Good-quality media sometimes spark a kid’s imagination and supports his/her learning, especially if it ties with their interests. Children may or may not realize it. As adults, we should help them question their choices that lead to personal growth.
For instance, an eleven-year-old may choose to pursue a career in 3D animation or game development by watching cartoons and videos online. However, if he/she isn’t doing anything to pursue their interests, it won’t produce sustainable results.
Here, we should encourage kids to start with sketching objects, coloring, coding, etc.—activities that will later help him/her develop his/her professional skills, like problem-solving, creativity and critical thinking.
2. Planning on-screen/off-screen activities together and making sure that everyone sticks to the general rules.
Tech-time can be fun if we balance it out with other activities for development and bonding.
Planning a family activity that involves watching a movie on YouTube, reading an e-book on Amazon Kindle or video calling relatives on Skype are a few examples that teach kids how to use apps and devices more productively.
Additionally, families should balance their online activities with chores, creative play, family conversations, and outings. Engaging them in interesting off-screen activities is a positive way to divert their minds. It inspires kids to find entertainment options beyond gadgets.
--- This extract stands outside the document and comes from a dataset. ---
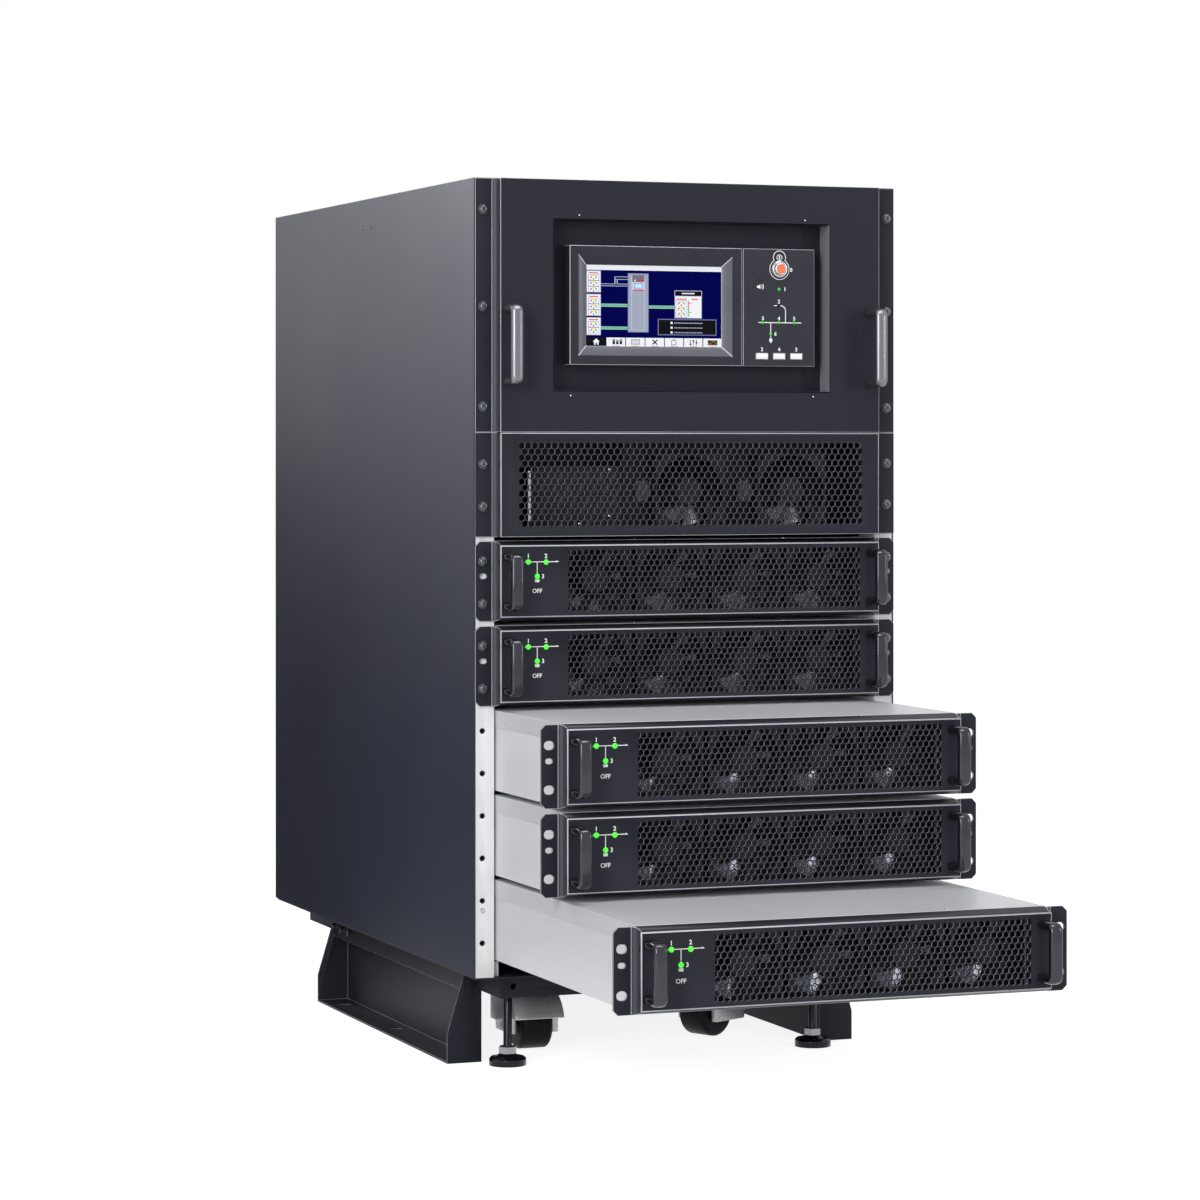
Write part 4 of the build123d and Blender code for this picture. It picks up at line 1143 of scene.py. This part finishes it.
for plain in ((0.700, 0.328, 0.795, 0.342, "white", 7), (0.660, 0.398, 0.735, 0.410, "red", 6),
              (0.772, 0.398, 0.820, 0.410, "red", 6)):
    picture.box(*plain)
for index in range(3):
    picture.gauge(0.697, 0.462 + index * 0.066, 0.042, 6)
for u0, v0, u1, v1, colour in ((0.748, 0.425, 0.754, 0.535, "red"), (0.748, 0.535, 0.754, 0.615, "green"),
                               (0.754, 0.448, 0.772, 0.456, "red"), (0.754, 0.560, 0.772, 0.568, "green")):
    picture.box(u0, v0, u1, v1, colour, 6)
picture.framed(0.522, 0.648, 0.958, 0.845, "black", "edge", 10, 0.006)
for index in range(3):
    v = 0.682 + index * 0.058
    picture.box(0.616, v, 0.632, v + 0.026, "white", 12)
    for dot in range(18):
        start = 0.645 + dot * 0.0118
        picture.box(start, v + 0.008, start + 0.0065, v + 0.020, "pipe", 12)
for tab in range(7):
    left, right = tab / 7 + 0.003, (tab + 1) / 7 - 0.003
    middle = (left + right) / 2
    picture.box(left, 0.880, right, 1.0, "white" if tab else "black", 3)
    if tab:
        picture.box(middle - 0.028, 0.978, middle + 0.028, 0.986, "red", 4)
picture.shape([(0.071, 0.893), (0.096, 0.930), (0.046, 0.930)], "white", 4)
picture.box(0.054, 0.930, 0.088, 0.968, "white", 4)
picture.box(0.066, 0.945, 0.076, 0.968, "black", 5)
for index in range(3):
    u, v = 0.190 + index * 0.026, 0.898 + 0.010 * (index % 2)
    picture.box(u, v, u + 0.018, 0.960, "black", 4)
    picture.box(u + 0.004, v + 0.007, u + 0.014, v + 0.022, "pipe", 5)
    picture.box(0.332, 0.914 + index * 0.015, 0.383, 0.919 + index * 0.015, "darkGrey", 6)
    u, v = 0.762 + index * 0.022, (0.945, 0.905, 0.925)[index]
    picture.box(u, 0.896, u + 0.005, 0.964, "black", 4)
    picture.box(u - 0.005, v, u + 0.010, v + 0.014, "black", 5)
picture.framed(0.325, 0.900, 0.390, 0.962, "white", "darkGrey", 4)
for points in (((0.478, 0.900), (0.486, 0.896), (0.522, 0.955), (0.513, 0.962)),
               ((0.516, 0.897), (0.524, 0.903), (0.487, 0.962), (0.479, 0.955))):
    picture.shape(points, "black", 4)
picture.framed(0.622, 0.902, 0.658, 0.962, "white", "teal", 4)
picture.box(0.634, 0.896, 0.647, 0.910, "teal", 6)
picture.framed(0.893, 0.900, 0.966, 0.962, "black", "darkGrey", 4)
for colour, phase in (("green", 0.0), ("red", 1.6)):
    for i in range(8):
        u0, u1 = 0.898 + i * 0.008, 0.906 + i * 0.008
        v0, v1 = (0.931 + 0.018 * sin((i + k) * 0.9 + phase) for k in (0, 1))
        picture.shape([(u0, v0 - 0.004), (u1, v1 - 0.004), (u1, v1 + 0.004), (u0, v0 + 0.004)], colour, 6)
newPiece("display_picture", picture.mesh(), "cabinet", finish["picture"])

print("fans")
fan = {"half": 40.0, "corner": 3.0, "bore": 38.0, "flange": 3.0, "deep": 25.0, "hub": 15.0, "blades": 7,
       "root": 14.4, "tip": 36.4, "chord": (18.0, 25.0), "pitch": (51.0, 60.0), "sweep": -8.0, "camber": 0.045,
       "thick": 1.1, "rows": 6, "columns": 6, "turned": 34.6, "inset": 1.5, "length": 20.0, "holeInset": 4.4,
       "holeRadius": 2.1, "ductWall": 1.2, "motor": 15.5, "plate": 2.6, "arms": 4, "firstArm": 30.0, "armHalf": 1.8}


def fanHub(bm):
    hub, length = fan["hub"], fan["length"]
    addTurned(bm, [(0, -length), (hub, -length), (hub, -1.6), (hub - 0.7, -0.4), (hub - 2.0, 0), (hub - 3.2, 0),
                   (hub - 3.4, -0.5), (3.0, -0.5), (2.7, -0.9), (0, -0.9)], Vector((0, fan["inset"] * mm, 0)), 32)


def fanBlades(bm):
    # swept, twisted and cambered blades
    length, inset = fan["length"], fan["inset"]
    sheets = []
    for number in range(fan["blades"]):
        grid = []
        for i in range(fan["rows"] + 1):
            share = i / fan["rows"]
            radius, chord, pitch = (low + (high - low) * share for low, high in
                                    ((fan["root"], fan["tip"]), fan["chord"], fan["pitch"]))
            pitch = radians(pitch)
            start = 2 * pi * number / fan["blades"] + radians(fan["turned"] + fan["sweep"] * share ** 1.3)
            row = []
            for j in range(fan["columns"] + 1):
                along = j / fan["columns"] - 0.5
                arch = fan["camber"] * chord * (1 - 4 * along * along)
                deep = inset + length / 2 + along * chord * cos(pitch) + arch * sin(pitch)
                a = start + (arch * cos(pitch) - along * chord * sin(pitch)) / radius
                row.append(bm.verts.new(Vector((radius * cos(a), deep, radius * sin(a))) * mm))
            grid.append(row)
        for i in range(fan["rows"]):
            for j in range(fan["columns"]):
                sheets.append(bm.faces.new((grid[i][j], grid[i][j + 1], grid[i + 1][j + 1], grid[i + 1][j])))
    bmesh.ops.solidify(bm, geom=sheets, thickness=fan["thick"] * mm)
    bmesh.ops.recalc_face_normals(bm, faces=bm.faces)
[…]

Also, it is important to set general rules that should be applicable to all family members. They help us deliver the right expectations to the kids about:
- Limiting technology usage on weekdays, weekends and particular occasions
- When a particular device or app can be used
- Spaces where children can use gadgets and apps
We know it’s hard to turn off our child’s favorite cartoon on telly just because his/her time is up. However, being assertive from the beginning ensures that kids develop self-control. It’ll also help them utilize any technology in a better way.
Make sure that you follow the rules too. It’s unfair to expect the tots to study in their rooms while you’re playing a video at full volume.
3. Setting up the right filters for monitoring.
If the displayed content is of poor-quality, negative or age-inappropriate, tots shouldn’t spend a minute watching it. It’s easy for them to fall prey to negativities, but we can avoid that by setting up appropriate filters. For instance, blocking adult content on movie streaming sites, muting the audio when the ads are playing, and alerting kids from time to time is a better approach than seizing their phones or restricting television-time.
It is important to monitor our child’s on-screen activities from time-to-time, however, secretly spying on their gadgets or sneaking into their room sends the wrong message. Rather, we should probe them into discussing their experiences with us, whether positive or negative, by asking relevant questions. Openly talk about the challenges, hazards, and benefits of technology is a good way of avoiding tussles that follow meaningless restrictions.
While there are tons of systems and procedures to control the use of technology at homes, our children won’t follow rules just because we expect them to. Even they need a valid explanation for the same. Emotionally connecting with the little ones is absolutely important to set up the belief system that guides their thinking—“Yes I’ll limit my screen-usage because mommy and I feel it isn’t good for me!”